Seventeen related actions were consolidated before Pratter in December 2008.

Some of the plaintiffs in those actions accused egg-products producers of conspiring to allocate customers - an accusation that now appears abandoned, the defendants said.

The defendants told Pratter that they were concerned that plaintiffs' references to "egg products" in their complaint might be used as leverage to revive that abandoned accusation, or as a wedge expanding the scope of discovery to include information outside of the alleged unprocessed egg supply-management conspiracy.

The complaint alleges anti-competitive conduct with respect to egg products, but fails to plausibly suggest that there was an egg-products conspiracy that was distinct from the claimed conspiracy to inflate the price of unprocessed eggs.
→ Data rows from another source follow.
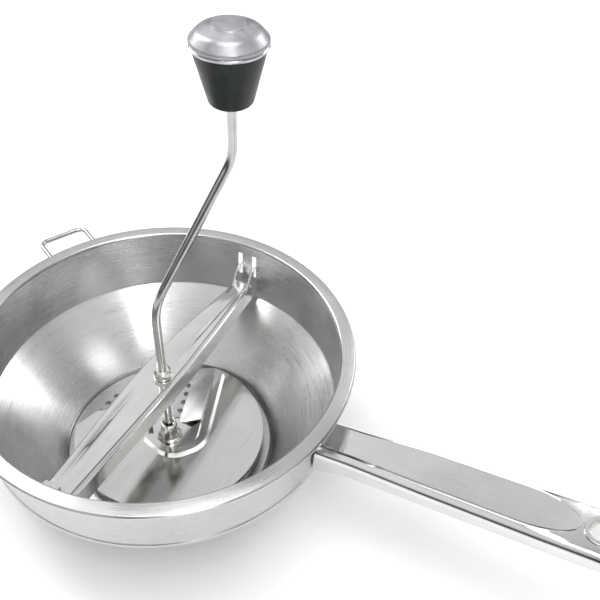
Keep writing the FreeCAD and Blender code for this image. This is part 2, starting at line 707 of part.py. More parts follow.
def make_blade():
    """A raised plate with a sector open, a well round the hub, a ramp and a rib."""
    body = new_body("blade")
    plate = circle(new_sketch(body, "XY_Plane", lift="blade_level"), "blade_radius")
    pad(body, plate, "blade_sheet")
    mouth = chain(new_sketch(body, "XY_Plane"), BLADE_MOUTH, rounds={4: "mouth_round"})
    pocket(body, mouth, towards_normal=True)
    pocket(body, circle(new_sketch(body, "XY_Plane"), "well_radius - 1"), towards_normal=True)
    wall = circle(new_sketch(body, "XY_Plane", lift="well_level"), "well_radius")
    pad(body, wall, "blade_level + blade_sheet - well_level")
    well = circle(new_sketch(body, "XY_Plane", lift="well_level + blade_sheet"),
                  "well_radius - 1")
    pocket(body, well, towards_normal=True, length="blade_level")
    gate = chain(new_sketch(body, "XY_Plane", lift="well_level + blade_sheet"), WELL_GATE)
    pocket(body, gate, towards_normal=True, length="blade_level")
    ramp = chain(new_sketch(body, "YZ_Plane", lift="ramp_start"), [
        ("ramp_back - 1", "blade_level"), ("ramp_back - 1", "blade_level + blade_sheet"),
        ("ramp_back + 2", "blade_level + blade_sheet"),
        ("ramp_edge", "panel_top + wipe_gap + blade_sheet"),
        ("ramp_edge", "panel_top + wipe_gap"), ("ramp_back + 1.6", "blade_level"),
    ])
    pad(body, ramp, "blade_radius - ramp_start")
    rib_path = chain(new_sketch(body, "XY_Plane", lift="blade_level + blade_sheet"), RIB_RUN,
                     closed=False, rounds={1: "rib_round", 2: "rib_round"})
    rib_start = new_sketch(body, "YZ_Plane", lift="rib_end")
    chain(rib_start, [
        ("-rib_line - rib_foot", "blade_level + 0.4"),
        ("-rib_line + rib_foot", "blade_level + 0.4"),
        ("-rib_line + rib_crown", "blade_level + blade_sheet + rib_height"),
        ("-rib_line - rib_crown", "blade_level + blade_sheet + rib_height"),
    ])
    follow(body, rib_start, rib_path)
    rim = circle(circle(new_sketch(body, "XY_Plane"), "blade_radius"), "blade_radius + 20")
    pocket(body, rim, towards_normal=True)
    hub_hole = circle(new_sketch(body, "XY_Plane"), "spigot_radius")
    pocket(body, hub_hole, towards_normal=True)
    turn_about_z(body, "blade_angle")
    return body


def make_hub():
    """A tapered boss whose spigot goes down through the blade."""
    return turned("blade_hub", [
        ("rod_radius", "spigot_low"), ("spigot_radius", "spigot_low"),
        ("spigot_radius", "hub_base"), ("hub_foot", "hub_base"),
        ("hub_foot", "hub_base + 1.6"), ("hub_waist", "hub_base + 2.6"),
        ("hub_mouth", "hub_top"), ("socket_radius", "hub_top"),
        ("socket_radius", "hub_top - socket_depth"), ("rod_radius", "hub_top - socket_depth"),
    ])


# --------------------------------------------------------------------- knob
def on_knob_axis(body):
    """Stand a knob piece on the crank's upright end."""
    angle = math.radians(size("crank_angle"))
    arm = size("crank_arm")
    body.Placement.Base = Vector(arm * math.cos(angle), arm * math.sin(angle), 0)
    return body


def make_knob():
    """Black body, sleeve, bright ring, domed cap and the washer on the rod's end."""
    body = turned("knob_body", [
        ("sleeve_radius", "knob_low"), ("knob_small", "knob_low"),
        ("knob_large", "knob_seam"), ("sleeve_radius", "knob_seam"),
    ], rounds={1: "knob_edge"})
    sleeve = ring("knob_sleeve", "sleeve_bore", "sleeve_radius", "knob_low", "knob_seam")
    bead = turned("knob_ring", [
        ("knob_large - 3", "bead_low"), ("bead_radius - 0.9", "bead_low"),
        ("bead_radius", "bead_low + 0.8"), ("bead_radius", "bead_high - 0.5"),
        ("bead_radius - 0.5", "bead_high"), ("knob_large - 3", "bead_high"),
    ])
    cap = turned("knob_cap", [
        ("0", "cap_top - cap_wall - cap_step"), ("cap_flat", "cap_top - cap_wall - cap_step"),
        ("cap_radius - 4", "cap_low + 3.6"), ("cap_radius - cap_wall - 0.6", "cap_low"),
        ("cap_radius", "cap_low"), ("cap_radius", "cap_low + 2.4"),
        ("cap_radius - 4", "cap_top - 2.6"), ("cap_flat", "cap_top - cap_step"),
        ("cap_flat - 0.4", "cap_top"), ("0", "cap_top"),
    ], rounds={5: "2", 6: "6"})
    washer = ring("knob_retainer", "rod_radius", "retainer_radius", "retainer_low",
                  "retainer_low + retainer_thick")
    return [on_knob_axis(piece) for piece in (body, sleeve, bead, cap, washer)]


# ----------------------------------------------------------------- assembly
node(make_bowl())
node(make_sieve_disc())
node(make_handle())
node(make_eyelet())
node(make_bracket())
node(make_hook("hook_left", "hook_angle"))
node(make_hook("hook_right", "-hook_angle"))
node(make_crossbar())
node(make_bush())
node(make_crank_rod())
node(make_stop_collar())
node(ring("upper_spring_washer", "washer_bore", "washer_radius", "upper_washer",
          "upper_washer + washer_thick"))
node(make_spring())
node(ring("lower_spring_washer", "washer_bore", "washer_radius", "lower_washer",
          "lower_washer + washer_thick"))
node(make_clip())
node(make_blade())
node(make_hub())
node(ring("hub_swage_ring", "spigot_radius", "ring_radius", "ring_low",
          "well_level"))
for piece in make_knob():
    node(piece)
doc.recompute()

# ------------------------------------------------------------------- export
faults = [item.Name for item in doc.Objects if {"Invalid", "Error"} & set(item.State)]
if faults:
    raise RuntimeError(f"objects that failed: {faults}")
os.makedirs("parts", exist_ok=True)
for item in nodes:
    shape = item.Shape
    if shape.isNull() or not shape.isValid() or not shape.Solids:
        raise RuntimeError(f"{item.Label} has no valid solid")
    shape.exportStep(f"parts/{item.Label}.step")
    print(item.Label, len(shape.Solids), round(shape.Volume, 1), shape.BoundBox)
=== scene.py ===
# %% [markdown]
# # A hand-cranked rotary food mill
#
# This lesson dresses a finished CAD model of a kitchen food mill: a pressed stainless
# bowl, a sieve, a blade turned by a crank, and a long handle. The CAD model says where
# everything is. Here each piece gets the rounded edges, pressed ribs and metal finishes
# that make it look real. Blender works in metres, so `mm` turns millimetres into metres.

# %% Load the CAD frame
import bmesh
import bpy
import math

from mathutils import Matrix, Vector


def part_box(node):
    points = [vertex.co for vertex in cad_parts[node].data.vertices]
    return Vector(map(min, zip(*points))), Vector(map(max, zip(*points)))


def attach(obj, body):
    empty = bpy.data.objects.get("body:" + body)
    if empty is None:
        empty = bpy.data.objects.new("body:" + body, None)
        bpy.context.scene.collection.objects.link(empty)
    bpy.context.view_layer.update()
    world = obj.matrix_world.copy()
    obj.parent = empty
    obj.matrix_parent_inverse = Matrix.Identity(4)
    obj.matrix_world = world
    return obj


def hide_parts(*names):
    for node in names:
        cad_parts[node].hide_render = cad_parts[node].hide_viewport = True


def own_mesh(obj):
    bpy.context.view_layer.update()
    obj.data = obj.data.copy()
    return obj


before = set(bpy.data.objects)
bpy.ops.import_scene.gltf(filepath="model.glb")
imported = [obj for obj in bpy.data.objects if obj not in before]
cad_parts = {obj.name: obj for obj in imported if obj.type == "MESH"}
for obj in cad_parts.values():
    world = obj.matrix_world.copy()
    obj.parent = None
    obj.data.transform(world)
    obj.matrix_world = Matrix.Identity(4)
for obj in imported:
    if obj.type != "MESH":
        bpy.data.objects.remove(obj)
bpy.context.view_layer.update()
mm = 0.001
turn_full = 2 * math.pi

# %% [markdown]
# ## The camera
#
# The mill is seen from above its near side, turned 25 degrees round from the crossbar
# and looking down by 43 degrees, through a mild telephoto. A camera can be aimed with a
# Track To constraint or by its own axes. Its axes are used here, because they also give
# the slight roll of a hand-held camera.

# %% Place the camera
scene = bpy.context.scene
turn, tilt, roll = math.radians(25.0), math.radians(42.6), math.radians(1.95)
rim_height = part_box("bowl")[1].z
right = Vector((math.cos(turn), math.sin(turn), 0))
look = Vector((-math.sin(turn) * math.cos(tilt), math.cos(turn) * math.cos(tilt), -math.sin(tilt)))
up = right.cross(look)
right, up = (
    right * math.cos(roll) + up * math.sin(roll),
    up * math.cos(roll) - right * math.sin(roll),
)
target = Vector((0, 0, rim_height)) + right * 0.0785 + up * 0.0261
eye = target - look * 0.4742
lens = bpy.data.cameras.new("camera")
lens.sensor_width = 36
lens.lens = 51
camera = bpy.data.objects.new("camera", lens)
camera.matrix_world = Matrix.Translation(eye) @ Matrix((right, up, -look)).transposed().to_4x4()
scene.collection.objects.link(camera)
scene.camera = camera
print("camera at", [round(c, 3) for c in eye])

# %% [markdown]
# ## Effects that several finishes share
#
# Sheet metal shows the path of the tool that finished it. On the bowl the brush went
# round the axis, so its lines are circles. On the bar and the handle it went lengthwise.
# Both are noise that is stretched along the brush's path, so one node group makes the
# lines from a vector and each finish gives it its own vector. A second group makes the
# soft smudges that hands and washing leave.

# %% Two helpers for node trees
def add(tree, kind, x=0, y=0, **settings):
    node = tree.nodes.new(kind)
    node.location = (x, y)
    for name, value in settings.items():
        setattr(node, name, value)
    return node


def new_group(name, inputs, outputs):
    group = bpy.data.node_groups.new(name, "ShaderNodeTree")
    for label, kind, value in inputs:
        socket = group.interface.new_socket(label, in_out="INPUT", socket_type=kind)
        if value is not None:
            socket.default_value = value
    for label, kind in outputs:
        group.interface.new_socket(label, in_out="OUTPUT", socket_type=kind)
    return group, add(group, "NodeGroupInput", -800), add(group, "NodeGroupOutput", 600)


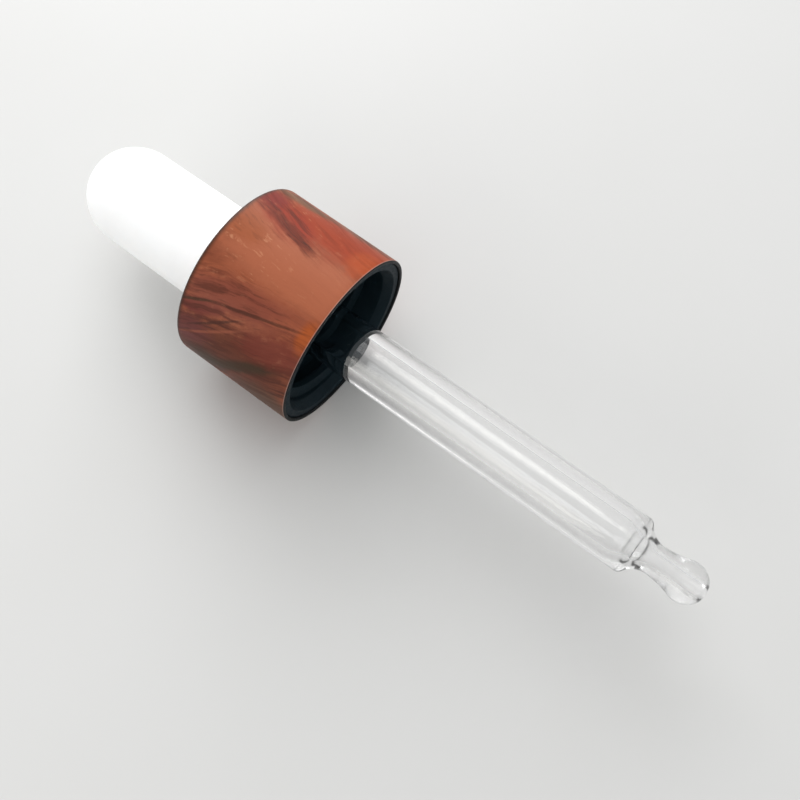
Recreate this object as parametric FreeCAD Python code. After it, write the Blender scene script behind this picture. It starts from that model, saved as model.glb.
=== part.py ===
import FreeCAD, Part
import math
import os

# Medicine dropper for a bottle with an 18 mm screw neck, lying on the side of its collar.
# Each piece is drawn as a ring section: r is the distance from the dropper's axis, and h the height along
# it, which is 0 at the collar's mouth, positive towards the pipette's tip and negative towards the teat.
# Every piece is then laid down, so that the axis points along +X and the collar rests on z = 0.
# The pieces fit around each other, so their sizes are added up from the glass tube outwards.

# Glass pipette
pipetteDiameter = 7.0
pipetteBore = 4.1
pipetteReach = 48.6         # from the collar's mouth to the tip
pipetteBeadWidth = 0.3      # flared rim of the upper end
pipetteBeadLength = 0.8
pipetteStandOff = 1.2       # how far the upper end stands above the grip
tipLength = 9.05            # from the shoulder to the end
tipShoulderRound = 0.8
tipNeckLength = 6.1         # from the narrowest place to the end
tipNeckDiameter = 3.6
tipBallDiameter = 4.9
tipOrifice = 1.5
tipLipRound = 0.25

# Teat
teatGripGap = 0.03          # radial, between the grip and the pipette
teatGripLength = 7.0        # stretch that holds the pipette
teatGripLeadIn = 0.4
teatHollowGap = 1.15        # radial, between the hollow and the pipette's flared rim
teatWall = 1.3
teatTaper = 0.24            # how much narrower the dome is than the foot
teatReach = 22.4            # from the collar's top to the end of the dome
teatBeadWidth = 0.3         # low shoulder that stands over the collar's top
teatBeadLength = 1.0
teatBeadLift = 0.05         # its clearance above the collar
flangeWidth = 1.4
flangeThickness = 1.5
flangeEdgeRound = 0.3

# Neck thread, right-handed, 16.1 mm at the crest and 18.3 mm at the root with these values
flangeThreadGap = 0.4       # radial, between the flange and the crest
threadDepth = 1.1
threadPitch = 3.0
threadStartDepth = 2.1      # from the cap's rim to the middle of the first turn
threadRelief = 4.1          # from the middle of the last turn to the flange
threadFootWidth = 1.7
threadCrestWidth = 0.8
threadFootSunk = 0.25       # how far the ridge is rooted in the wall

# Inner screw cap
neckDepth = 12.2            # from the cap's rim to the flange, which seals on the bottle's lip
teatHoleGap = 0.12          # radial, to the teat in the holes of the cap and the collar
capWall = 1.63
capWebThickness = 1.6
capWebCorner = 0.5
capLeadInWidth = 0.68
capLeadInDepth = 1.1
capRimRound = 0.15
capRimRecess = 0.25         # how far the rim stands behind the collar's mouth

# Collar, a thin drawn shell
collarPressGap = 0.02       # radial, to the cap inside it
collarWall = 0.45
collarEdgeRound = 0.65      # outer corner round the top
collarMouthRound = 0.15     # both edges of the mouth

# Radii that follow
pipetteRadius = pipetteDiameter / 2
pipetteBoreRadius = pipetteBore / 2
pipetteBeadRadius = pipetteRadius + pipetteBeadWidth
gripRadius = pipetteRadius + teatGripGap
hollowRadius = pipetteBeadRadius + teatHollowGap
teatRadius = hollowRadius + teatWall
teatDomeRadius = teatRadius - teatTaper / 2
teatHoleRadius = teatRadius + teatHoleGap
flangeRadius = teatRadius + flangeWidth
threadCrestRadius = flangeRadius + flangeThreadGap
threadRootRadius = threadCrestRadius + threadDepth
capRimInnerRadius = threadRootRadius + capLeadInWidth
capRadius = threadRootRadius + capWall
collarRadius = capRadius + collarPressGap + collarWall
innerCornerRound = max(collarEdgeRound - collarWall, 0.0)

# Heights that follow
capRim = -capRimRecess
sealFace = capRim - neckDepth
webUnderside = sealFace - flangeThickness
capTop = webUnderside - capWebThickness
collarTop = capTop - collarWall
teatEnd = collarTop - teatReach
gripTop = sealFace - teatGripLength
pipetteTop = gripTop - pipetteStandOff
pipetteBeadFoot = pipetteTop + pipetteBeadLength


def corner(r, h, roundness=0.0):
    """A corner of a ring section, and the radius that rounds it."""
    return FreeCAD.Vector(r, 0, h), roundness


def arcBetween(start, centre, end):
    """The short arc from start to end about centre."""
    radius = start.distanceToPoint(centre)
    way = (start - centre).normalize() + (end - centre).normalize()
    return Part.Arc(start, centre + way.normalize() * radius, end).toShape()


def roundedCorner(before, at, after, roundness):
    """Where a corner's round starts and ends, and its centre."""
    backward = (before - at).normalize()
    forward = (after - at).normalize()
    half = backward.getAngle(forward) / 2
    setback = roundness / math.tan(half)
    middle = (backward + forward).normalize()
    centre = at + middle * (roundness / math.sin(half))
    return at + backward * setback, centre, at + forward * setback


def sectionEdges(corners):
    """Lines and arcs of a closed section, given its corners in order."""
    stretches = []
    for index, (at, roundness) in enumerate(corners):
        before = corners[index - 1][0]
        after = corners[(index + 1) % len(corners)][0]
        if roundness > 0:
            stretches.append(roundedCorner(before, at, after, roundness))
        else:
            stretches.append((at, None, at))
    edges = []
    for index, (start, centre, end) in enumerate(stretches):
        if centre is not None:
            edges.append(arcBetween(start, centre, end))
        following = stretches[(index + 1) % len(stretches)][0]
        if end.distanceToPoint(following) > 1e-6:
            edges.append(Part.makeLine(end, following))
    return edges


def turned(edges):
    """The solid that a closed section sweeps around the axis."""
    face = Part.Face(Part.Wire(edges))
    return face.revolve(FreeCAD.Vector(0, 0, 0), FreeCAD.Vector(0, 0, 1), 360)


def turnedSection(corners):
    return turned(sectionEdges(corners))


def makeCollar():
    """Thin shell with a flat top, rounded into its side, and a hole for the teat."""
    inner = collarRadius - collarWall
    return turnedSection([
        corner(teatHoleRadius, collarTop),
        corner(collarRadius, collarTop, collarEdgeRound),
        corner(collarRadius, 0, collarMouthRound),
        corner(inner, 0, collarMouthRound),
        corner(inner, capTop, innerCornerRound),
        corner(teatHoleRadius, capTop),
    ])


def makeThreadRidge():
    """One helical ridge, rooted in the cap's wall, between the mouth and the flange."""
    climb = neckDepth - threadStartDepth - threadRelief
    first = capRim - threadStartDepth - climb
    helix = Part.makeHelix(threadPitch, climb, threadRootRadius)
    helix.translate(FreeCAD.Vector(0, 0, first))
    foot = threadRootRadius + threadFootSunk
    flank = (threadFootWidth - threadCrestWidth) / 2 / threadDepth
    footHalf = threadFootWidth / 2 + flank * threadFootSunk
    crestHalf = threadCrestWidth / 2
    outline = [
        FreeCAD.Vector(foot, 0, first - footHalf),
        FreeCAD.Vector(threadCrestRadius, 0, first - crestHalf),
        FreeCAD.Vector(threadCrestRadius, 0, first + crestHalf),
        FreeCAD.Vector(foot, 0, first + footHalf),
    ]
    profile = Part.makePolygon(outline + outline[:1])
    return Part.Wire(helix.Edges).makePipeShell([profile], True, True)


def makeInnerCap():
    """Screw cap with a web that holds the teat's flange, and a lead-in at its mouth."""
    wall = turnedSection([
        corner(teatHoleRadius, capTop),
        corner(capRadius, capTop, innerCornerRound),
        corner(capRadius, capRim, capRimRound),
        corner(capRimInnerRadius, capRim, capRimRound),
        corner(threadRootRadius, capRim - capLeadInDepth),
        corner(threadRootRadius, webUnderside, capWebCorner),
        corner(teatHoleRadius, webUnderside),
    ])
    return wall.fuse(makeThreadRidge()).removeSplitter()


def makeTeat():
    """Domed rubber teat with a flange below the cap's web and a grip around the pipette."""
    beadFoot = collarTop - teatBeadLift
    beadTop = beadFoot - teatBeadLength
    domeCentre = teatEnd + teatDomeRadius
    domeAt = FreeCAD.Vector(0, 0, domeCentre)
    outer = turnedSection([
        corner(0, domeCentre),
        corner(teatDomeRadius, domeCentre),
        corner(teatRadius, beadTop, teatBeadLength),
        corner(teatRadius + teatBeadWidth, beadTop + teatBeadLength / 2, teatBeadWidth),
        corner(teatRadius + teatBeadWidth, beadFoot),
        corner(teatRadius, beadFoot),
        corner(teatRadius, webUnderside),
        corner(flangeRadius, webUnderside, flangeEdgeRound),
        corner(flangeRadius, sealFace, flangeEdgeRound),
        corner(0, sealFace),
    ])
    hollow = turnedSection([
        corner(0, domeCentre),
        corner(teatDomeRadius - teatWall, domeCentre),
        corner(hollowRadius, pipetteBeadFoot),
        corner(gripRadius, gripTop),
        corner(gripRadius, sealFace - teatGripLeadIn),
        corner(gripRadius + teatGripLeadIn, sealFace),
        corner(0, sealFace),
    ])
    body = outer.fuse(Part.makeSphere(teatDomeRadius, domeAt))
    inside = hollow.fuse(Part.makeSphere(teatDomeRadius - teatWall, domeAt))
    return body.cut(inside).removeSplitter()


def makePipette():
    """Glass tube with a flared upper end, drawn down to a neck and a ball with a fine orifice."""
    shoulder = pipetteReach - tipLength
    neck = pipetteReach - tipNeckLength
    neckRadius = tipNeckDiameter / 2
    ballRadius = tipBallDiameter / 2
    orificeRadius = tipOrifice / 2

    # the shoulder and the neck are two arcs that touch
    drop = pipetteRadius - neckRadius
    run = neck - shoulder
    neckRound = (drop * drop + run * run) / (2 * drop) - tipShoulderRound
    tubeEdge = FreeCAD.Vector(pipetteRadius, 0, shoulder)
    shoulderCentre = FreeCAD.Vector(pipetteRadius - tipShoulderRound, 0, shoulder)
    neckCentre = FreeCAD.Vector(neckRadius + neckRound, 0, neck)
    neckEdge = FreeCAD.Vector(neckRadius, 0, neck)
    shoulderEdge = shoulderCentre + (neckCentre - shoulderCentre).normalize() * tipShoulderRound

    # so are the neck and the ball
    lipRadius = orificeRadius + tipLipRound
    ballCentre = FreeCAD.Vector(0, 0, pipetteReach - tipLipRound
                                - math.sqrt((ballRadius - tipLipRound) ** 2 - lipRadius ** 2))
    climb = ballCentre.z - neck
    swell = ballRadius - neckRadius
    ballRound = (neckRadius ** 2 + climb ** 2 - ballRadius ** 2) / (2 * swell)
    ballNeckCentre = FreeCAD.Vector(neckRadius + ballRound, 0, neck)
    ballEdge = ballCentre + (ballNeckCentre - ballCentre).normalize() * ballRadius

    # the lip of the orifice is fire-polished round
    lipCentre = FreeCAD.Vector(lipRadius, 0, pipetteReach - tipLipRound)
    lipOuter = ballCentre + (lipCentre - ballCentre).normalize() * ballRadius
    lipInner = FreeCAD.Vector(orificeRadius, 0, lipCentre.z)

    axisFoot = FreeCAD.Vector(0, 0, pipetteBeadFoot)
    axisEnd = FreeCAD.Vector(0, 0, lipCentre.z)
    tubeFoot = FreeCAD.Vector(pipetteRadius, 0, pipetteBeadFoot)
    outside = [
        Part.makeLine(tubeFoot, tubeEdge),
        arcBetween(tubeEdge, shoulderCentre, shoulderEdge),
        arcBetween(shoulderEdge, neckCentre, neckEdge),
        arcBetween(neckEdge, ballNeckCentre, ballEdge),
        arcBetween(ballEdge, ballCentre, lipOuter),
        arcBetween(lipOuter, lipCentre, lipInner),
        Part.makeLine(lipInner, axisEnd),
        Part.makeLine(axisEnd, axisFoot),
        Part.makeLine(axisFoot, tubeFoot),
    ]
    bead = turnedSection([
        corner(0, pipetteTop),
        corner(pipetteBeadRadius, pipetteTop, pipetteBeadWidth),
        corner(pipetteBeadRadius, pipetteBeadFoot - pipetteBeadWidth, pipetteBeadWidth / 2),
        corner(pipetteRadius, pipetteBeadFoot),
        corner(0, pipetteBeadFoot),
    ])
    cutPast = 1.0
    bore = turnedSection([
        corner(0, pipetteTop - cutPast),
        corner(pipetteBoreRadius, pipetteTop - cutPast),
        corner(pipetteBoreRadius, shoulder - pipetteBoreRadius / 2, pipetteBoreRadius),
        corner(orificeRadius, neck, pipetteBoreRadius),
        corner(orificeRadius, pipetteReach + cutPast),
        corner(0, pipetteReach + cutPast),
    ])
    return turned(outside).fuse(bead).cut(bore).removeSplitter()


def laidDown(shape):
    """Turns the axis from +Z to +X, centres the length on the origin and rests the collar on z = 0."""
    placed = shape.copy()
    placed.rotate(FreeCAD.Vector(0, 0, 0), FreeCAD.Vector(0, 1, 0), 90)
    placed.translate(FreeCAD.Vector(-(pipetteReach + teatEnd) / 2, 0, collarRadius))
    return placed


nodes = {
    "wood_grain_collar": makeCollar,
    "inner_cap": makeInnerCap,
    "teat": makeTeat,
    "glass_pipette": makePipette,
}

os.makedirs("parts", exist_ok=True)
for name, make in nodes.items():
    piece = laidDown(make())
    piece.exportStep(f"parts/{name}.step")
    box = piece.optimalBoundingBox(False)
    print(name, "solids", len(piece.Solids), "valid", piece.isValid(), "volume mm3", round(piece.Volume, 1))
    print("   x", round(box.XMin, 3), round(box.XMax, 3), "z", round(box.ZMin, 3), round(box.ZMax, 3))
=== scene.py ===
import bpy
import math
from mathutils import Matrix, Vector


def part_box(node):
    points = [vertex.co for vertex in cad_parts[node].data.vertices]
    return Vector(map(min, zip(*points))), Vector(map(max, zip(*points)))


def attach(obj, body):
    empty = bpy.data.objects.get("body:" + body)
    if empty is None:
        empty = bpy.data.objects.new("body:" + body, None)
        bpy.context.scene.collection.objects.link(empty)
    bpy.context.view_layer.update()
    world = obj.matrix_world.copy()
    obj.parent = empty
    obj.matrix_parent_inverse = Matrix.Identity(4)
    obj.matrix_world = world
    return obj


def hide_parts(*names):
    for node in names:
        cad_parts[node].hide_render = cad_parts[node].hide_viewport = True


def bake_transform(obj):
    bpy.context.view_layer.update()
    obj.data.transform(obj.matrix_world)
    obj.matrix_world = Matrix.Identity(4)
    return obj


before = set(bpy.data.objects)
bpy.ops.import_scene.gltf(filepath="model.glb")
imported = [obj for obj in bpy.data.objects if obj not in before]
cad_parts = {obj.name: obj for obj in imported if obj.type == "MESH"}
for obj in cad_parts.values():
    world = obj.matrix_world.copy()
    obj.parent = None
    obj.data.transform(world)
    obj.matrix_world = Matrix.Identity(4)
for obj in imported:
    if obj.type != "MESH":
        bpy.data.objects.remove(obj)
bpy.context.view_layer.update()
print("frame loaded")

mm = 0.001
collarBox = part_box("wood_grain_collar")
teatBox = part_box("teat")
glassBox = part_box("glass_pipette")
axisHeight = (collarBox[0].z + collarBox[1].z) / 2    # the dropper's axis runs along X at this height
mouthX = collarBox[1].x
topX = collarBox[0].x
sealX = teatBox[1].x
nearly = 0.002 * mm


def line(start, end, count):    # an outline is a list of (x, radius) pairs, turned round the axis later
    steps = [step / count for step in range(1, count + 1)]
    return [(start[0] + (end[0] - start[0]) * t, start[1] + (end[1] - start[1]) * t) for t in steps]


def arc(start, centre, end, count):    # the short way round the centre
    radius = math.dist(start, centre)
    first = math.atan2(start[1] - centre[1], start[0] - centre[0])
    last = math.atan2(end[1] - centre[1], end[0] - centre[0])
    turn = (last - first + math.pi) % (2 * math.pi) - math.pi
    angles = [first + turn * step / count for step in range(1, count + 1)]
    return [(centre[0] + radius * math.cos(a), centre[1] + radius * math.sin(a)) for a in angles]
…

"Plaintiffs are trying to keep the door open to pursuing a distinct egg products conspiracy claim," defendants argued.

But in a 16-page opinion filed Monday, Pratter said the defendants were trying to winnow pretrial issues, and that their motion - a 12(b)(6) "failure to state a claim" motion - is "not ... an appropriate vehicle to achieve their goal."

"Defendants have filed a motion that specifically requires an inquiry focused on whether the complaint states a claim," Pratter wrote.

"It simply is not the best use of Rule 12(b) motion procedure to chisel issues for trial," she found, noting that discovery, pretrial conferences, responsive pleadings and other case-management procedures were more appropriate methods to address the defendants' concern that plaintiffs might pursue claims for two distinct price-fixing conspiracies.

And, Pratter said, it doesn't even appear that the class is alleging the existence of two conspiracies.

"Plaintiffs articulate a single antitrust claim as to [unprocessed] shell eggs and egg products" and "seemingly agree that the SAC [second amended complaint] does not allege a distinct conspiracy as to egg products," Pratter wrote.

Indeed, plaintiffs have acknowledged that they are claiming "a multi-faceted supply reduction and price fixing conspiracy directed at and involving both shell eggs and egg products."

But in light of the claims made in earlier suits, Pratter said she understands the defendants' concern that the term "egg products" might serve as a litigation tactic.

"The court ...will not be surprised to see the concern articulated again in the course of discovery discussions-a chapter in which the concern may well be more appropriately addressed and put to use," she wrote.

The plaintiffs have accused egg producers and their trade groups of engaging in eight coordinated actions over the course of a decade to reduce domestic egg production and jack up prices.

The owner of Land O'Lakes agreed to a $25 million settlement last year.

Another major egg producer, Sparboe Farms, was given preliminary approval in October 2009 for a nonmonetary settlement, under which Sparboe agreed to produce witnesses and documents for the class action.